L’Oeil de la Photographie is pleased to link up with a new educational resource britishphotography.org to provide an A to Z of British Photography based on photographs in the Hyman Collection. Every two weeks we will present the next letter of the alphabet.

Just launched britishphotography.org gives online access to Claire and James Hyman’s personal collection of British photography as well as providing essays on the subject and links to other websites.

Established over a period of nearly twenty years, the Hyman Collection consists of over 3,000 artworks with an emphasis on photography from nineteenth century salt prints to contemporary works. The Hyman Collection seeks to support British Photography through education and acquisitions and to use britishphotography.org as a forum for promoting British Photography.

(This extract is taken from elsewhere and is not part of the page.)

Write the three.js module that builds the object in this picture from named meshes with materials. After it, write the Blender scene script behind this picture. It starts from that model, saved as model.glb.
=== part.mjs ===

Today C is for Countryside

The Hyman Collection includes many works which address the countryside including both landscapes and depictions of village life.

The countryside is explored for both its historical, national resonance and as a site of continual, ongoing change. The beautiful landscapes of Edwin Smith and of Fay Godwin draw from English Romanticism and a pastoral tradition that goes back to the days of William Wordsworth and suggest that little has changed. Meanwhile, Paul Reas, responds more subversively to such history with his playful images of heritage tourism in his great series Flogging a Dead Horse.

John Blakemore and Thomas Cooper’s metaphoric treatment of nature, meanwhile, suggests a place of beauty but of mystery too. Elsewhere traces of man are the key. In the work of Ian Berry the shepherds and their dogs suggest an intimate bond between man and nature, whereas in Paul Hill’s photographs the inclusion of people often adds a surreal aspect that can suggest a lack of harmony between people and place.

The incursion of man in subtle and sinister ways also runs through many photographs. Taking different paths, John Davies and Colin Jones, present the countryside as a scarred, industrial place and Jem Southam Painter’s Pool photographs show it as a site for more gentle man-made interventions.

Meanwhile, Anna Fox’s Country Girls, Jo Spence’s Remodelling Photohistory and Paul Seawright’s Sectarian Murders suggest that the countryside is a disturbing place.